— Start of Material for this task —
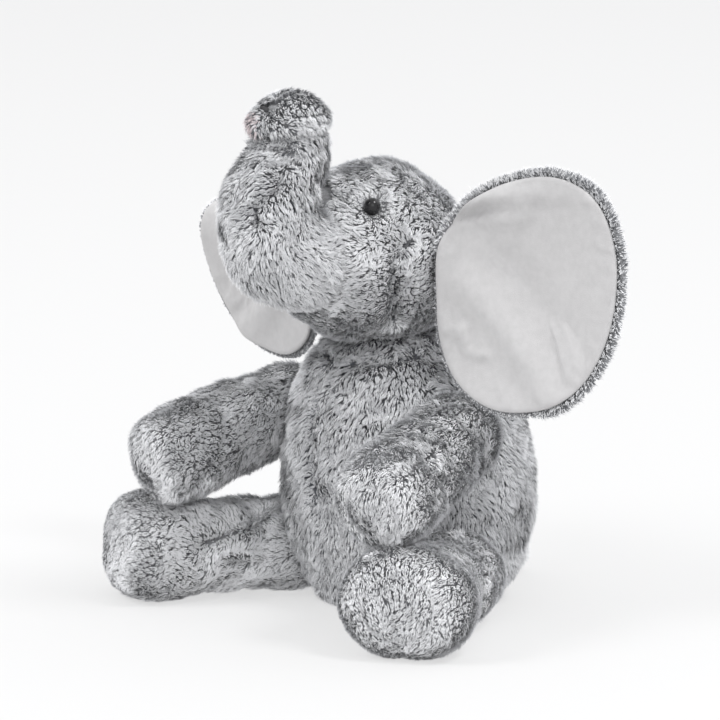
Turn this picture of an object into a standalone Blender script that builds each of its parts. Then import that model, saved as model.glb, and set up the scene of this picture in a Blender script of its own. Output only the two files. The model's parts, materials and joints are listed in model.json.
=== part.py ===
"""A sitting plush elephant, built from its sewn cover panels, stuffing, ears, safety eyes and tail.

Metres, +Z up. The toy sits on z = 0 and faces -Y; its own left side is +X. The origin is the middle
of the flat seat panel. Left and right pieces mirror each other, so loops over SIDES make both.
"""

import math

import bpy
import numpy as np

SIDES = (("left", 1.0), ("right", -1.0))
CLOTH = 0.003  # thickness of a cover panel, backing and pile together
SEAM = 0.0004  # room left between two panels at their seam
FILL_GAP = 0.0006  # room between a cover and the stuffing behind it

# Body: an egg that stands on a round seat; heights and radii of its outline, and its forward lean.
BODY_HEIGHTS = (0.0, 0.006, 0.020, 0.040, 0.070, 0.100, 0.130, 0.155, 0.175, 0.190)
BODY_RADII = (0.054, 0.063, 0.074, 0.082, 0.087, 0.087, 0.082, 0.073, 0.062, 0.050)
BODY_LEAN = 0.014  # how far forward of the seat's middle the neck opening is
SEAT_THICKNESS = 0.0024
BEAN_BAG_RADII = (0.050, 0.016)  # its outer radius and half its height
BEAN_BAG_HEIGHT = 0.0235  # height of its middle

# Head: a round skull that sits in the neck opening, a cone of a snout, and the raised trunk.
SKULL = np.array([0.0, -0.035, 0.258])
SKULL_RADIUS = 0.064
SNOUT = ((-0.080, 0.2570, 0.0540), (-0.097, 0.2600, 0.0450))  # y, z and radius of its last rings
GUSSET_HALF = 0.40  # half the angle that the crown strip takes of the head's girth, in radians
CHIN_HALF = 0.34  # the same for the strip under the chin
SKULL_POLARS = np.radians((3, 14, 28, 43, 58, 74, 90, 104))  # where the skull's rings lie, from its back
TRUNK_ROOT = np.array([0.0, -0.114, 0.264])
TRUNK_RINGS = (
    (-0.0980, 0.2605, 0.0335),  # y, z and radius, from inside the snout to the tip
    (-0.1140, 0.2640, 0.0375),
    (-0.1290, 0.2715, 0.0370),
    (-0.1385, 0.2870, 0.0345),
    (-0.1385, 0.3050, 0.0315),
    (-0.1285, 0.3210, 0.0293),
    (-0.1195, 0.3360, 0.0262),
    (-0.1215, 0.3545, 0.0252),
    (-0.1295, 0.3625, 0.0215),
)
TIP_DOME = 0.0040  # how far the trunk's tip swells beyond its seam

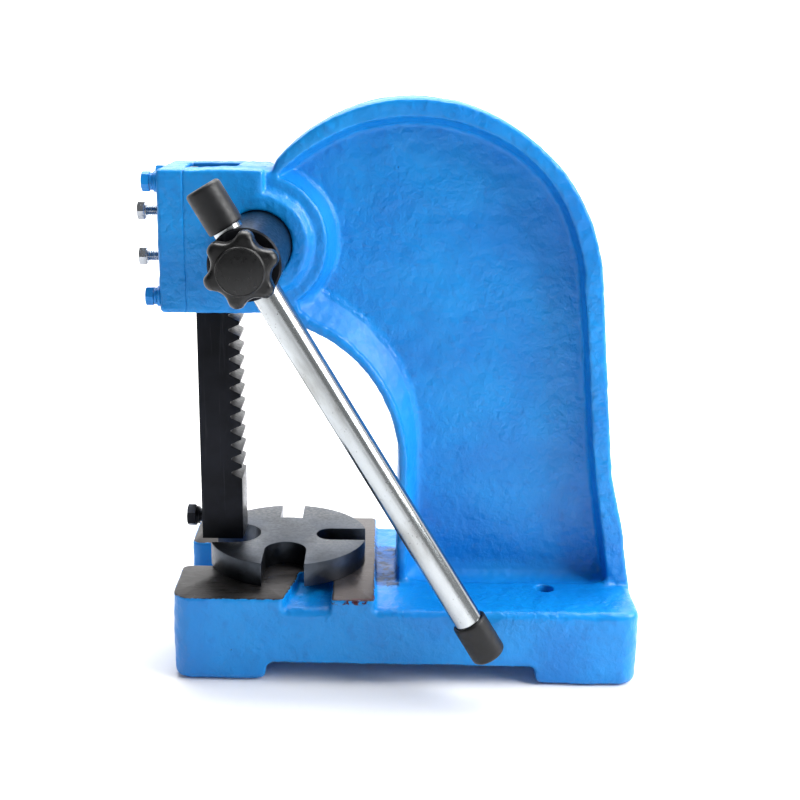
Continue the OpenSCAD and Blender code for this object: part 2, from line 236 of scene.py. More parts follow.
def column_outline():
    """Outline of the column from the head over the crown to the rear foot, and back along the throat."""
    outline = [(head_x0 + 20, head_z0), (head_x0 + 20, head_z1 - 1), (head_back, head_z1 - 1)]
    outline += arc((112, 227.5, 103), 138, 80, 26)
    outline += arc((109, 219.5, 112), 77, 21, 24)
    outline += [(216.9, 249.5), (219.2, 238.5), (220.8, 226), (231.5, 113), (239, 83.5)]
    outline += [(base_x1, base_h), (base_x1, base_h - 8), (column_x0, base_h - 8)]
    outline += arc((20, 121, 86), 0, 81, 34)
    return outline + [(head_back, head_z0)]


COLUMN = column_outline()
AT_WEB, AT_RIM = crescent(0), crescent(1)


def base_field(x, y, z):
    """The base, with the ram's notch, pads parted by a ledge on each side, and a foot at each end."""
    side = np.abs(y)
    middle, half = (base_x0 + base_x1) / 2, (base_x1 - base_x0) / 2
    plan = rounded_box(x - middle, y, half, base_half, 11)
    notch_end, notch_half = 3.5, 17.5
    notch = np.hypot(np.maximum(x - notch_end, 0), side) - notch_half
    plan = cut(plan, notch, 5)
    body = round_and(plan, z - base_h, 4.5)
    ledge_front = 46.5 - np.maximum(side - 36, 0) * 0.22
    ledge_back, ledge_inner = 68, 24
    ledge = round_and(np.maximum(ledge_front - x, x - ledge_back), ledge_inner - side, 6)
    pads = round_and(cut(plan, ledge, 2), x - pad_x1, 2.5)
    pads = round_and(pads, z - pad_z, 0.5)
    body = np.maximum(fillet_or(body, pads, 2), round_and(plan, z - pad_z, 0.5))
    body = round_and(body, -z, 5)
    arch_x, arch_half, arch_h = 108, 78, 12
    under = round_and(np.abs(x - arch_x) - arch_half, z - arch_h, 5)
    body = cut(body, fillet_or(under, z, 6), 1.6)
    core_x, core_half_x, core_half_y, core_h = 110, 70, 52, 33
    core = round_and(rounded_box(x - core_x, y, core_half_x, core_half_y, 10), z - core_h, 6)
    return cut(body, core, 2)


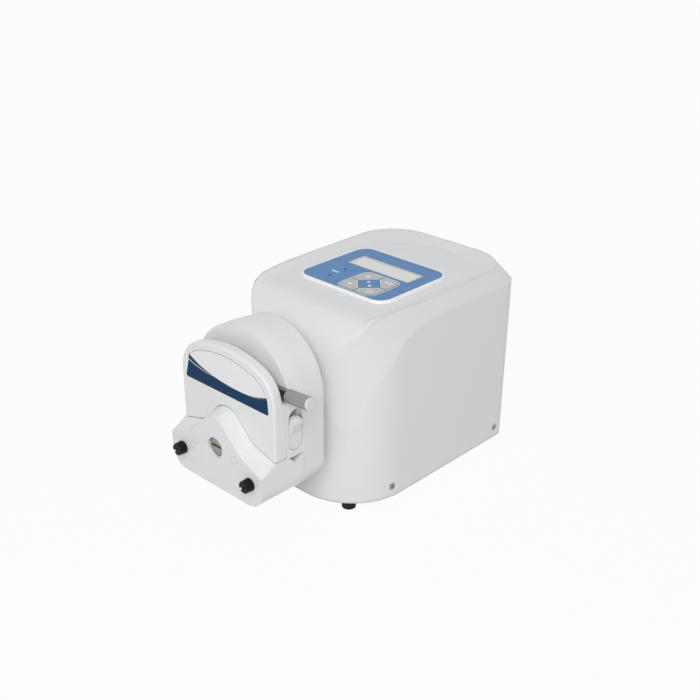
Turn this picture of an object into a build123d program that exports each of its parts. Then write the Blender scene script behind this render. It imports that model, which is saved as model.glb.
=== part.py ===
from build123d import *

import os
from math import cos, radians, sin
os.makedirs("parts", exist_ok=True)

# Benchtop peristaltic pump: a drive unit with a keypad on top and a lever-operated tubing
# head on its front.  Millimetres, +Z up, feet on Z = 0, pump shaft along Y, front towards -Y.
# X = 0 is the mid plane of the housing and of the head.

# ---------------------------------------------------------------- driving dimensions
# Drive housing
body_width = 180.0
body_length = 246.0
body_height = 205.0          # top of the raised rim
front_y = -76.0              # front face of the housing
foot_height = 8.0
wall = 3.0
front_corner_radius = 66.0
rear_corner_radius = 20.0
shoulder_drop = 17.5         # height of the sloping shoulder under the rim
shoulder_inset_side = 5.0
shoulder_inset_rear = 3.0
rim_front_radius = 58.0      # front edge of the rim, seen from the side
rim_rear_corner = 48.0
rim_land = 1.5
floor_drop = 4.5             # the keypad floor lies this far below the rim
floor_slope = 2.9            # sideways run of the rim's inner slope per millimetre of height
flare = 0.5                  # the same for the slope that runs down to the front
floor_rear_corner = 68.0
floor_front_radius = 45.0

# Sweeping facet over each front corner and along the sides.  Its lower and upper edges are
# given round the corner as (degrees from the front, height, outwards of the wall), then along
# the side as (distance from the housing front, height) and (x, distance, height).
facet_low_corner = (
    (28.0, 64.0, 3.0), (37.0, 80.0, 1.2), (44.0, 95.0, 0.0), (51.0, 109.5, 0.0),
    (58.0, 123.5, 0.0), (66.5, 139.0, 0.0), (76.0, 155.0, 0.0), (86.0, 169.0, 0.0),
)
facet_low_side = (
    (76.0, 178.5), (90.0, 183.5), (106.0, 186.0), (124.0, 187.0), (150.0, 187.0),
    (190.0, 186.2), (250.0, 184.6),
)
facet_high_corner = (
    (8.0, 127.0, 3.0), (13.0, 138.0, 1.2), (18.0, 147.8, 0.0), (25.0, 160.2, 0.0),
    (33.0, 173.0, 0.0), (41.0, 184.6, 0.0),
)
facet_high_side = (
    (73.2, 22.0, 192.2), (77.4, 31.0, 198.0), (79.9, 43.0, 202.8), (81.6, 58.0, 204.9),
    (83.2, 78.0, 204.9), (84.2, 100.0, 204.9), (84.6, 140.0, 204.9), (84.6, 190.0, 204.9),
    (84.6, 250.0, 204.9),
)
facet_way = (1.0, -0.35, 0.45)

# Clearances
gap = 0.3                    # between neighbouring pieces that must not touch
running = 0.05               # radial clearance of a shaft in its bore
screw_clearance = 0.05

# Pump head, depths measured forwards from the housing front
shaft_height = 91.3          # height of the pump shaft above the feet
head_half_width = 64.0
head_bottom = 48.5
head_bottom_corner = 20.0
block_depth = 94.0           # front face of the lower block
cover_depth = 77.0           # front face of the upper cover
seam_depth = 63.0            # back of the upper cover beside the side walls
lever_slot_front = 67.0      # the lever swings between these two depths
lever_slot_rear = 57.0
backplate_depth = 41.0       # front face of the rear body behind the rollers
flange_depth = 12.5          # rear face of the head
side_seam_height = 91.3      # lower block and side walls meet here
lever_slot_height = 150.0    # bottom of the lever slot
arch_centre_height = 138.0
rear_body_draft = 5.0        # degrees
bed_half_width = 46.0
bed_clearance = 0.5
lift = 9.0                   # travel of the upper block

# Bell-shaped seam between the blocks: edge height, foot of the flank, apex of the flanks
seam_bell = ((64.0, 93.0), (34.4, 101.6), 136.0)
nose_bell = ((64.0, 83.5), (36.7, 94.3), 131.0)
bell_foot_radius = 25.0
bell_apex_radius = 20.0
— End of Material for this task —
• **Instruction**: Write out exactly the lines from the start of the material through the line with "FILL_GAP = 0.0006". No other output is expected.

• **Solution to this exercise**:
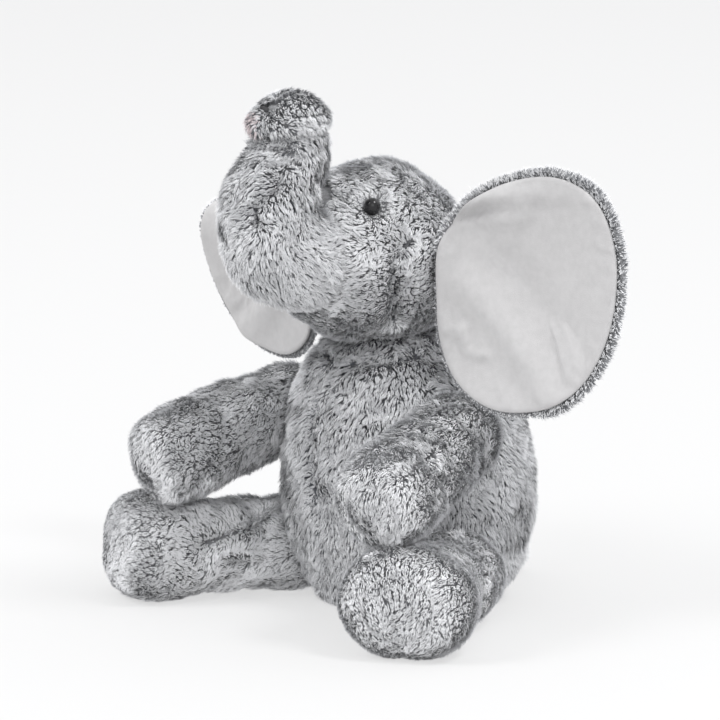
Turn this picture of an object into a standalone Blender script that builds each of its parts. Then import that model, saved as model.glb, and set up the scene of this picture in a Blender script of its own. Output only the two files. The model's parts, materials and joints are listed in model.json.
=== part.py ===
"""A sitting plush elephant, built from its sewn cover panels, stuffing, ears, safety eyes and tail.

Metres, +Z up. The toy sits on z = 0 and faces -Y; its own left side is +X. The origin is the middle
of the flat seat panel. Left and right pieces mirror each other, so loops over SIDES make both.
"""

import math

import bpy
import numpy as np

SIDES = (("left", 1.0), ("right", -1.0))
CLOTH = 0.003  # thickness of a cover panel, backing and pile together
SEAM = 0.0004  # room left between two panels at their seam
FILL_GAP = 0.0006  # room between a cover and the stuffing behind it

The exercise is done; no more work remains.